A standard Westpac Choice account has no monthly fees, but only if at least $2,000 is deposited each month, otherwise there is a $5/month monthly service fee. Therefore an inactive account would lose an extra $240 in monthly fees if left in the bank for seven years instead of three years. In contrast, if unclaimed moneys are transferred to ASIC after three years, they will be listed on ASIC’s online database, making it easier for their owners to find them, and they will be protected from inflation and bank fees sooner. Once the owner of an unclaimed bank account finds the account using ASIC’s online search facility, all they need to do to reclaim their account is to approach the relevant financial institution. The ADI will then assess whether the claimant is the rightful owner of the account and notify ASIC. ASIC will then release the funds to the ADI. The process for unclaimed life insurance moneys is the same, except that the claimant must approach the relevant life insurer.

Impact on financial institutions
ADIs and life insurers already have systems in place to identify and transfer unclaimed moneys to ASIC based on the current definition of seven years of inactivity. The amendments will simply change the relevant time period from seven years to three years.
The Bill also contains transitional provisions that extend the date by which ADIs and life insurers must report on and transfer unclaimed moneys to ASIC next year by one month, from 31 March 2013 to 30 April 2013.
Other issues
Although the legislation governing FHSAs and Farm Management Deposits require providers (for example, ADIs) to make reasonable efforts to contact account owners, the current definition of an unclaimed bank account is longstanding and has never included a requirement for ADIs to attempt to contact customers. However, in practice, the majority of ADIs seek to contact customers whose accounts are at risk of becoming unclaimed moneys through letters, phone calls, and messages on monthly statements.
The unclaimed moneys provisions have existed for many decades and have never contained an exclusion for large accounts. This Bill does not change that. Where a large account balance has been lost due to the death of its owner it is extremely unlikely that the owner would have wished to bequeath their account to their bank, which would be the practical effect of imposing a size limit on which account balances may be treated as unclaimed moneys. Furthermore, the real value of large accounts is just as likely to be eroded by inflation as smaller account balances.
PART B-SUPERANNUATION (SCHEDULE 4)
Schedule 4 of the Bill amends the SUMLM Act to make a number of changes.
First, it will increase the account balance threshold below which lost accounts are required to be transferred to the ATO from $200 to $2,000, effective from 31 December 2012. A ‘lost account’ is one where the member is ‘uncontactable’, or the account has been inactive (no contribution or rollover) for a period of five years. A member is ‘uncontactable’ if and only if the super fund has never had an address for the member, or sent two written communications (or, if the provider chooses, one written communication) to the member’s last known address and they were returned unclaimed.

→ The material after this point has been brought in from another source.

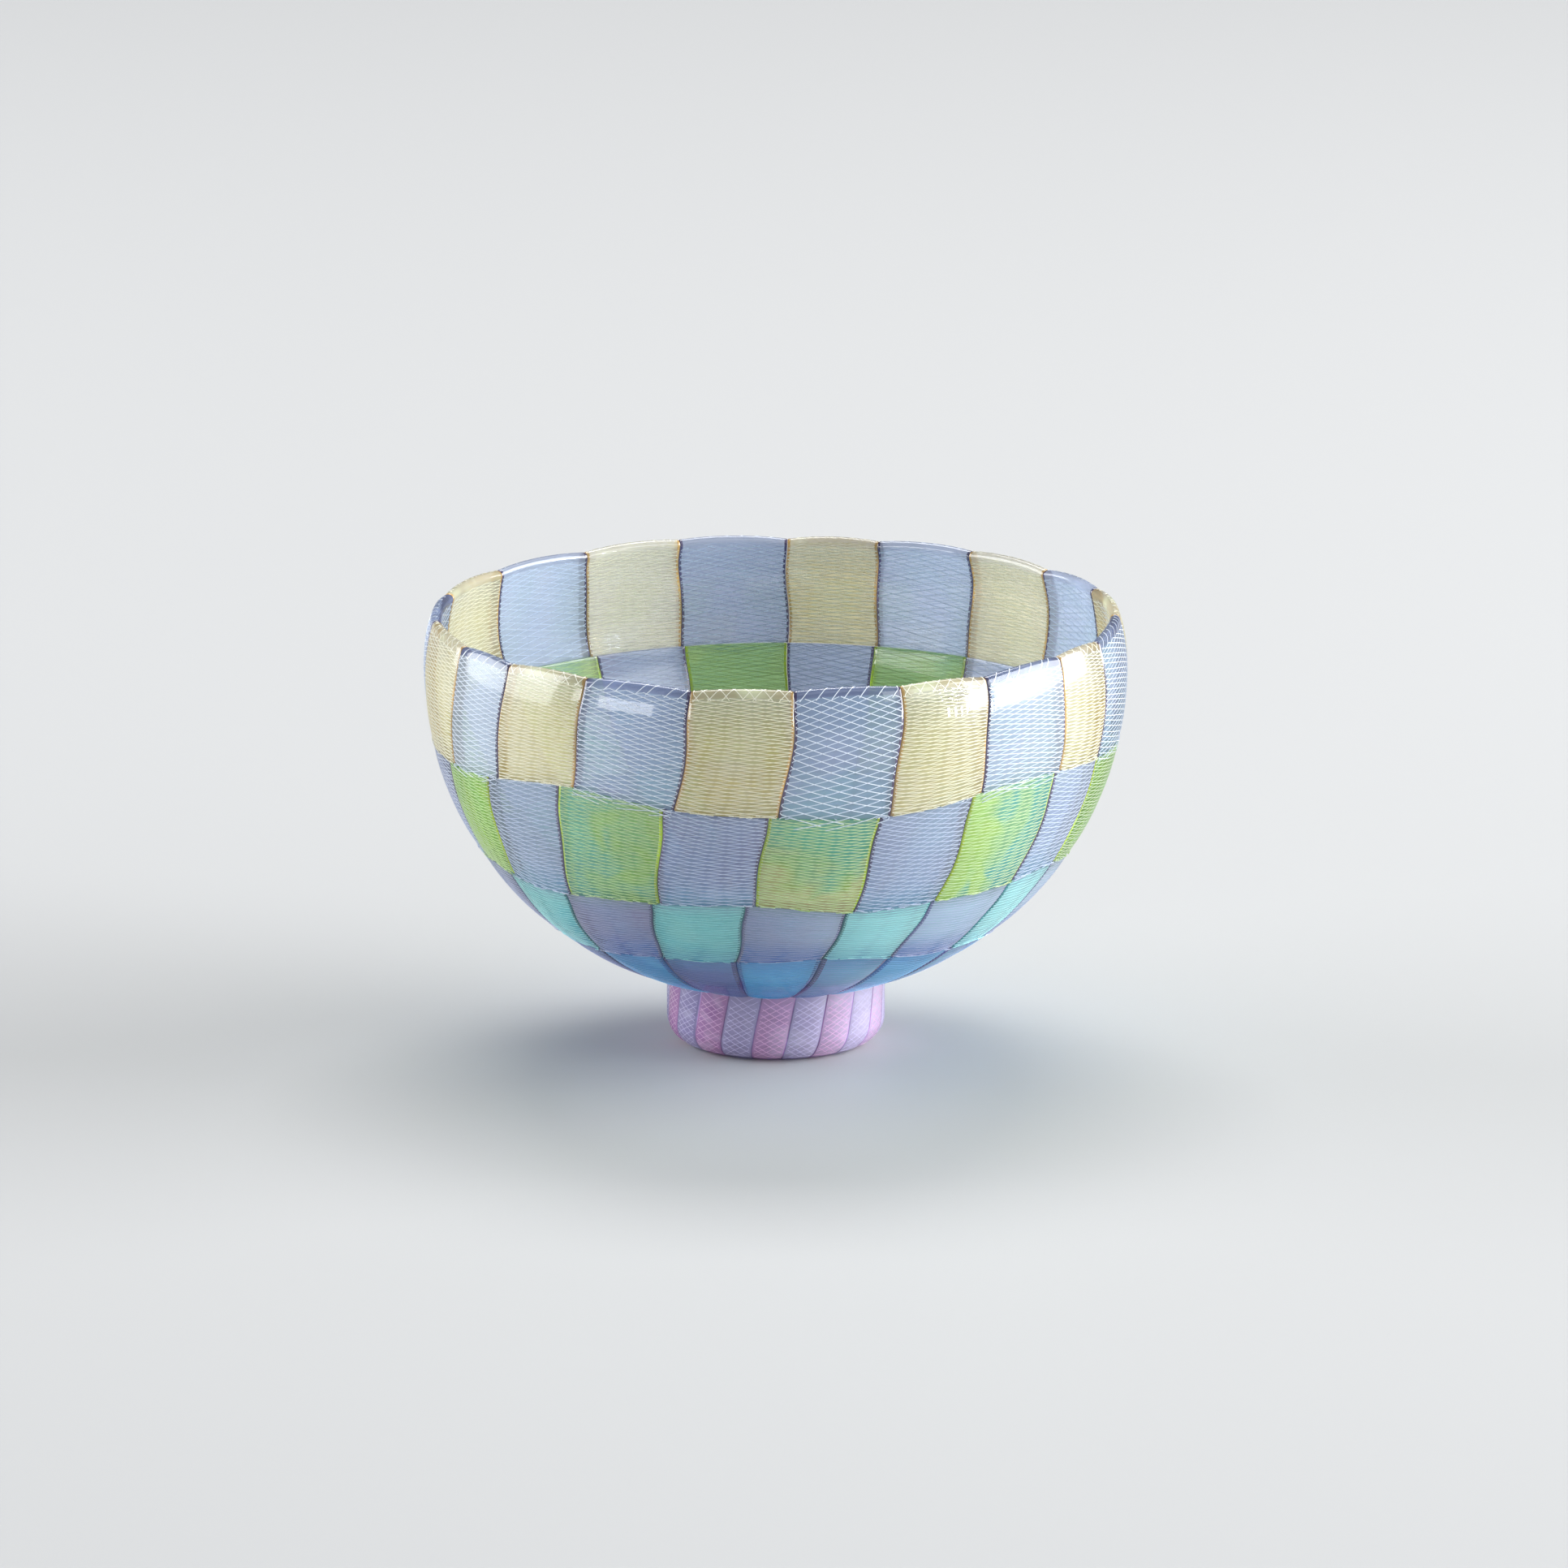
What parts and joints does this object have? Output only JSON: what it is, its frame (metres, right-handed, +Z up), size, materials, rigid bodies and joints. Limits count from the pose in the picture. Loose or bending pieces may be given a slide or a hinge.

The definition of a ‘lost member’ excludes amounts supporting defined benefit interests, amounts held in self managed superannuation funds, or where the member has indicated that he or she wishes to continue to be a member of the fund.
Second, schedule 4 will reduce the period of inactivity before an account of an ‘unidentifiable’ member is required to be transferred to the ATO from five years to 12 months, effective from 31 December 2012. A member is ‘unidentifiable’ if the super fund is satisfied, based on the information reasonably available to the fund, that it will never be possible to pay an amount to that member. These amounts represent less than 0.1 per cent of superannuation.
Third, schedule 4 will provide for the payment of interest on superannuation accounts that are reclaimed from the ATO, accruing and payable from 1 July 2013. See Payment of interest on unclaimed moneys below for further information on interest.
Protecting small balances from erosion by fees and charges
Accounts with small balances held in superannuation funds are often eroded over time by fees, charges and insurance premiums.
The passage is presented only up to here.